* _TASK STATEMENT_
Pull each line containing "pose" out of the data and copy it.

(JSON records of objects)
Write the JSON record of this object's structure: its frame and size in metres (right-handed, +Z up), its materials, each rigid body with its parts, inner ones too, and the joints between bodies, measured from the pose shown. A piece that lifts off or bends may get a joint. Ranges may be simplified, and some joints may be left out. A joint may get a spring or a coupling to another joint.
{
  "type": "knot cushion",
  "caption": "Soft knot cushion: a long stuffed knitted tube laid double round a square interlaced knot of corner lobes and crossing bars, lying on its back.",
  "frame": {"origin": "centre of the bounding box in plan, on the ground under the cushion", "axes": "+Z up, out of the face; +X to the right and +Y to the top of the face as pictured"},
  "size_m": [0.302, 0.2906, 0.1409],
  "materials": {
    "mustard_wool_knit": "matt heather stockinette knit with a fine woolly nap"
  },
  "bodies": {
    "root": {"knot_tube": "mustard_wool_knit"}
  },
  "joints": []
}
==
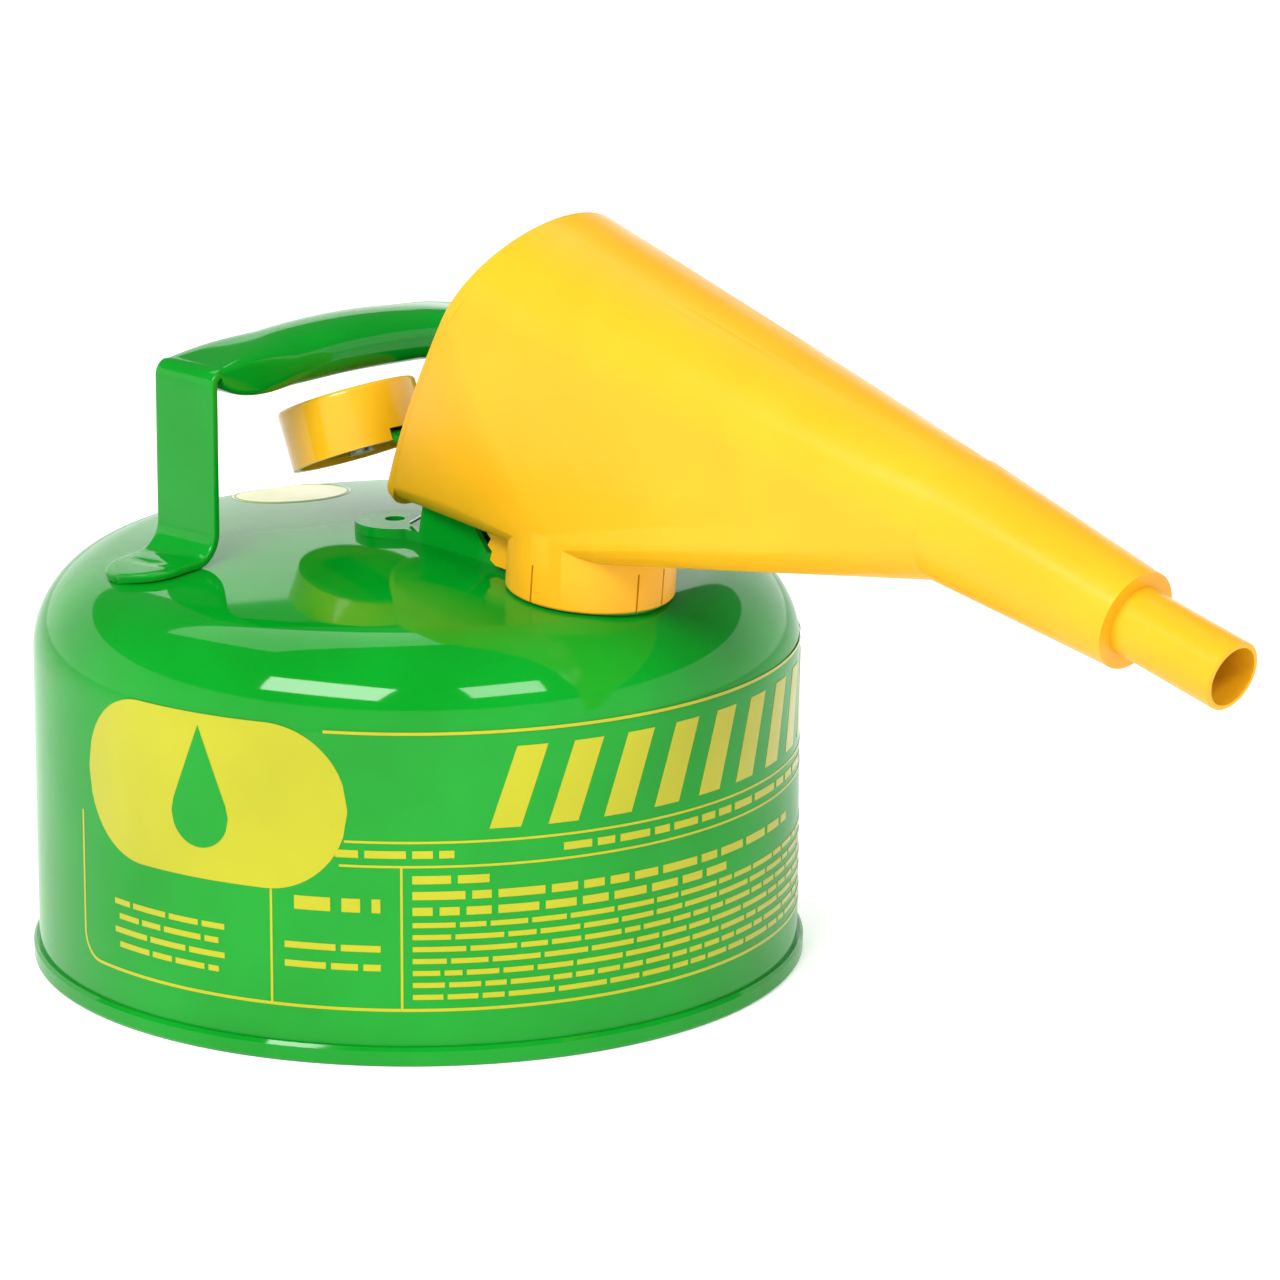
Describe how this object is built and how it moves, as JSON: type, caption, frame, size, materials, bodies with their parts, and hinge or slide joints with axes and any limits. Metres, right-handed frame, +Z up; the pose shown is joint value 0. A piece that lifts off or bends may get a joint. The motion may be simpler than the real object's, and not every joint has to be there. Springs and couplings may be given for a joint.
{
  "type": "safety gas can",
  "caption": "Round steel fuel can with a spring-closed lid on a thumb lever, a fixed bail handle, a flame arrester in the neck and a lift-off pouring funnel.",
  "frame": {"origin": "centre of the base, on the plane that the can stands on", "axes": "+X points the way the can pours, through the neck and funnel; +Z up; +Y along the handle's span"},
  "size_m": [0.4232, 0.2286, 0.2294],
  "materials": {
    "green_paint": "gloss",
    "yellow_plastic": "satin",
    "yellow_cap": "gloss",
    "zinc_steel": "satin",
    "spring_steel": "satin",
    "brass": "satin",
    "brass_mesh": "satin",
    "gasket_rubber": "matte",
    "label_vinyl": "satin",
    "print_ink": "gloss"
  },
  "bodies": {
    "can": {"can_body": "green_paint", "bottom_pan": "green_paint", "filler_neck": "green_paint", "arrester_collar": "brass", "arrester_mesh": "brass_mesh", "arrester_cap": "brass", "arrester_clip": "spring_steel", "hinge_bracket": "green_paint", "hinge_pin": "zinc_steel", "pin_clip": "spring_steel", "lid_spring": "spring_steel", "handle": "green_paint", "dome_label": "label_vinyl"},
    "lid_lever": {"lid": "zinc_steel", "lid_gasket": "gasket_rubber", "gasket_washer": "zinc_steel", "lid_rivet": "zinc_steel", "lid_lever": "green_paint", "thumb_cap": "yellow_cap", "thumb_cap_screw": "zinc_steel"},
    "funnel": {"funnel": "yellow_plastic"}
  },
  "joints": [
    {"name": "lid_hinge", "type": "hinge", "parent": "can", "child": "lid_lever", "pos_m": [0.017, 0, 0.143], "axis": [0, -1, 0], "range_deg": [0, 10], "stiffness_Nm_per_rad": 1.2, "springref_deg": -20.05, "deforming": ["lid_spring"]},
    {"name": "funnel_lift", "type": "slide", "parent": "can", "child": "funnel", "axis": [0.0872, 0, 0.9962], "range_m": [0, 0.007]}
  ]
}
...
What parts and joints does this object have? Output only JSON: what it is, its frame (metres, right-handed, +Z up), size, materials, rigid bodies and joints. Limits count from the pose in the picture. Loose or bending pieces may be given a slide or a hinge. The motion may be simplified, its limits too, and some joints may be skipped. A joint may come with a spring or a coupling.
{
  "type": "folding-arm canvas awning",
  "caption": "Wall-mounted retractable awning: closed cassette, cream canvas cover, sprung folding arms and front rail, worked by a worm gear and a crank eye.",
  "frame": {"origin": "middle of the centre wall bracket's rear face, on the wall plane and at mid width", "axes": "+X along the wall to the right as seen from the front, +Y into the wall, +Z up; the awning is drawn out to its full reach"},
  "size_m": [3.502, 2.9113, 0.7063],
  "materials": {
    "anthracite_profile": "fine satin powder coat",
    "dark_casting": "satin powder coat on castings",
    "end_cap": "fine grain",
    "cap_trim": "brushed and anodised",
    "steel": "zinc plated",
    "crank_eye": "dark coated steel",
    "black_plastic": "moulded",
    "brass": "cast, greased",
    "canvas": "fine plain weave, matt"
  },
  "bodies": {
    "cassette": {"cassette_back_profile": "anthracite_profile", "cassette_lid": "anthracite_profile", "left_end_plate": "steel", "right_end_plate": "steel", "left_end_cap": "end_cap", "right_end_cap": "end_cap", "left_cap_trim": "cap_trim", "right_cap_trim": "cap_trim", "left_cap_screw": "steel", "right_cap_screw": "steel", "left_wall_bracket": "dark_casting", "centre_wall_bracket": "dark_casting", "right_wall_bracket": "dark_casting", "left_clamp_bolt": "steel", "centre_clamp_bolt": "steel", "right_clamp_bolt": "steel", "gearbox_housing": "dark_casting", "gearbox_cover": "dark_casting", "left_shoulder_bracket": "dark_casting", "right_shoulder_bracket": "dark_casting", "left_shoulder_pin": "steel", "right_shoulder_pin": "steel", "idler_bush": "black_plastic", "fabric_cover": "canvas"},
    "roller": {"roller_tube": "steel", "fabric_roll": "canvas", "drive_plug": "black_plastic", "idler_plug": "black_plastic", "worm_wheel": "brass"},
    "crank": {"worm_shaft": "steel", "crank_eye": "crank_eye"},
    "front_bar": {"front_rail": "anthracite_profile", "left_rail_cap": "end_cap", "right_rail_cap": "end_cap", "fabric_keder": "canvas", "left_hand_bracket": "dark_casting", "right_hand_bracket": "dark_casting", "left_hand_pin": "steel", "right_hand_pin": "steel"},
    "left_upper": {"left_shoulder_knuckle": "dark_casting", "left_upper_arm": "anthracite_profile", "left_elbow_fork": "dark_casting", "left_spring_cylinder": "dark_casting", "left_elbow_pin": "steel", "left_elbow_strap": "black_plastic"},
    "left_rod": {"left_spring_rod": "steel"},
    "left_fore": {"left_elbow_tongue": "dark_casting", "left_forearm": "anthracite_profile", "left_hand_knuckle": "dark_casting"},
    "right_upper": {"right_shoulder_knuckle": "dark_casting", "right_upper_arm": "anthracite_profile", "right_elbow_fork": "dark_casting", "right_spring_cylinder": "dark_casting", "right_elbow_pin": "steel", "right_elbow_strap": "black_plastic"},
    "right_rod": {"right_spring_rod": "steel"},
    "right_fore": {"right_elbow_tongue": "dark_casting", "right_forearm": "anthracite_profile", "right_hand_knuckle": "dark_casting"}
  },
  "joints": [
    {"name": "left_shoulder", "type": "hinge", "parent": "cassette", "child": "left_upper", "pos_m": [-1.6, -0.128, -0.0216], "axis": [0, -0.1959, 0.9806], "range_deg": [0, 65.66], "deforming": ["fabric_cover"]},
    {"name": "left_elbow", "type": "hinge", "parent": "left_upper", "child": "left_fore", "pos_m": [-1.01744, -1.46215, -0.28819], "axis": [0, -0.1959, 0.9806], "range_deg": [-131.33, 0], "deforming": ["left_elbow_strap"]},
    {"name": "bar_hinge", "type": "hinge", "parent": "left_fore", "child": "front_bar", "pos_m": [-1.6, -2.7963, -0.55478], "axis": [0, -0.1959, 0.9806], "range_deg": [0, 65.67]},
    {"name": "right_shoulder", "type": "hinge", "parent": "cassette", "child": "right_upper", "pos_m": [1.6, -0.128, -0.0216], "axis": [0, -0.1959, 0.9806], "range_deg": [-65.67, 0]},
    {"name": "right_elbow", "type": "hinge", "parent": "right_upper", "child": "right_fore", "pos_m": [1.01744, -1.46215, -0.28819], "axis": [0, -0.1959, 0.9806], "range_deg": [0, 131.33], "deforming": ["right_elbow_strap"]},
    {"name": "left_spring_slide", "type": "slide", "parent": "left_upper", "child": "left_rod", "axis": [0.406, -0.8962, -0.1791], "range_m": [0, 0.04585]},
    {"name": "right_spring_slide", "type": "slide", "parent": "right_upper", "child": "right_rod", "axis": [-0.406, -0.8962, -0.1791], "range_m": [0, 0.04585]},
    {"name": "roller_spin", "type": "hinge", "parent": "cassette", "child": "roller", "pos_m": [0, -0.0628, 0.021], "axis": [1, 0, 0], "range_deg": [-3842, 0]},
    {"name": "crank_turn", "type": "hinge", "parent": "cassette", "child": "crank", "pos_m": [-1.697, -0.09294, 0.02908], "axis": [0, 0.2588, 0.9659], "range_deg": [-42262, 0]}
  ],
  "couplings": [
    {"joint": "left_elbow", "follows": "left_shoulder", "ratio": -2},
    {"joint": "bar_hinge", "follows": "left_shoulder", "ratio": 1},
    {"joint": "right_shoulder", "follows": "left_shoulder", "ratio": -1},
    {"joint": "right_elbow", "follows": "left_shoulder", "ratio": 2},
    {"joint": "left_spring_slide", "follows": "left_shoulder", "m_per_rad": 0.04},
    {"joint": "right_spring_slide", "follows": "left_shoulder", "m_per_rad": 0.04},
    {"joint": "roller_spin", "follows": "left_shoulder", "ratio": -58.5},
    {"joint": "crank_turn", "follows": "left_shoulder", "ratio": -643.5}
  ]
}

* _THE RESPONSE_
Write the JSON record of this object's structure: its frame and size in metres (right-handed, +Z up), its materials, each rigid body with its parts, inner ones too, and the joints between bodies, measured from the pose shown. A piece that lifts off or bends may get a joint. Ranges may be simplified, and some joints may be left out. A joint may get a spring or a coupling to another joint.
Describe how this object is built and how it moves, as JSON: type, caption, frame, size, materials, bodies with their parts, and hinge or slide joints with axes and any limits. Metres, right-handed frame, +Z up; the pose shown is joint value 0. A piece that lifts off or bends may get a joint. The motion may be simpler than the real object's, and not every joint has to be there. Springs and couplings may be given for a joint.
What parts and joints does this object have? Output only JSON: what it is, its frame (metres, right-handed, +Z up), size, materials, rigid bodies and joints. Limits count from the pose in the picture. Loose or bending pieces may be given a slide or a hinge. The motion may be simplified, its limits too, and some joints may be skipped. A joint may come with a spring or a coupling.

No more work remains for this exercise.